Each detector returns a `DriftSignal(name, value, threshold, drifted, metadata)`.
`DriftReport` collects them.

## What it does NOT do

- No server. No UI. No telemetry shipping.
- No tabular feature drift — use [DataDrift](https://github.com/MukundaKatta/DataDrift)
  for KS/PSI on classical features.
- No live trace ingestion or OTel collection — point this at parquet/numpy
  arrays you already have.
- No causal root-cause analysis. It tells you *that* drift is there, not why.
- No model retraining triggers — emit your own when `report.any_drifted()`.

## Why not Phoenix / Arize / Evidently / Ragas?

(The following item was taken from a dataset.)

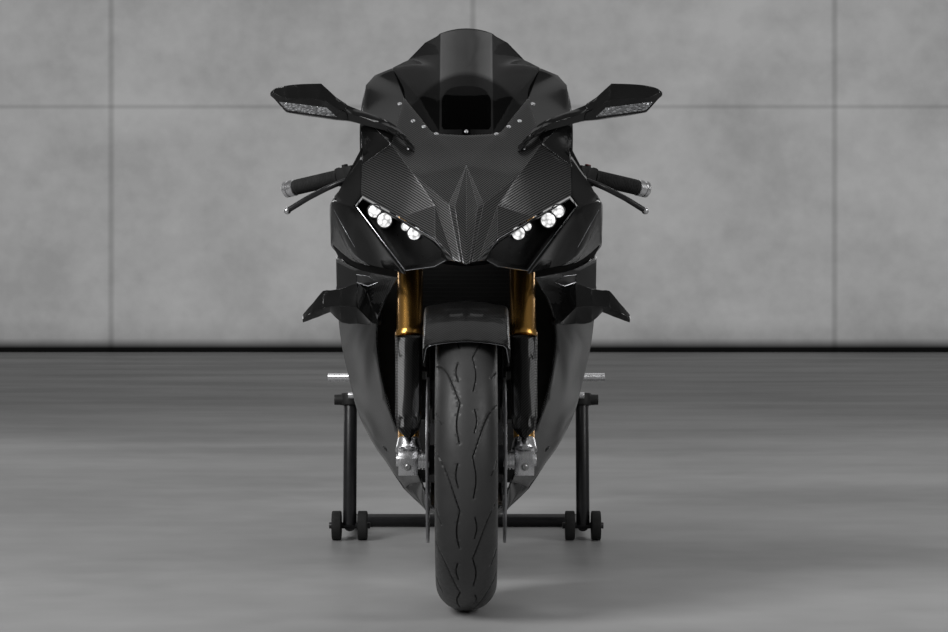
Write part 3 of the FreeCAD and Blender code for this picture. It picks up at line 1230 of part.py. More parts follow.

| | driftvane | Phoenix | Arize | Evidently | Ragas |
|---|---|---|---|---|---|
| Library-only (no server) | ✓ | ✗ | ✗ | partial | ✓ |
| RAG-shaped detectors | ✓ | ✓ | ✓ | ✗ | ✓ |
| Embedding MMD out of the box | ✓ | partial | ✓ | ✗ | ✗ |
| Retrieval rank-shift | ✓ | ✗ | partial | ✗ | ✗ |
| Run inside a 5s Lambda | ✓ | ✗ | ✗ | ✓ | partial |
| numpy-only core deps | ✓ | ✗ | ✗ | ✗ | ✗ |

## Status

v0.1 — alpha. The four detectors above work and have tests. Public API may
change before v1.0. Issues and PRs welcome.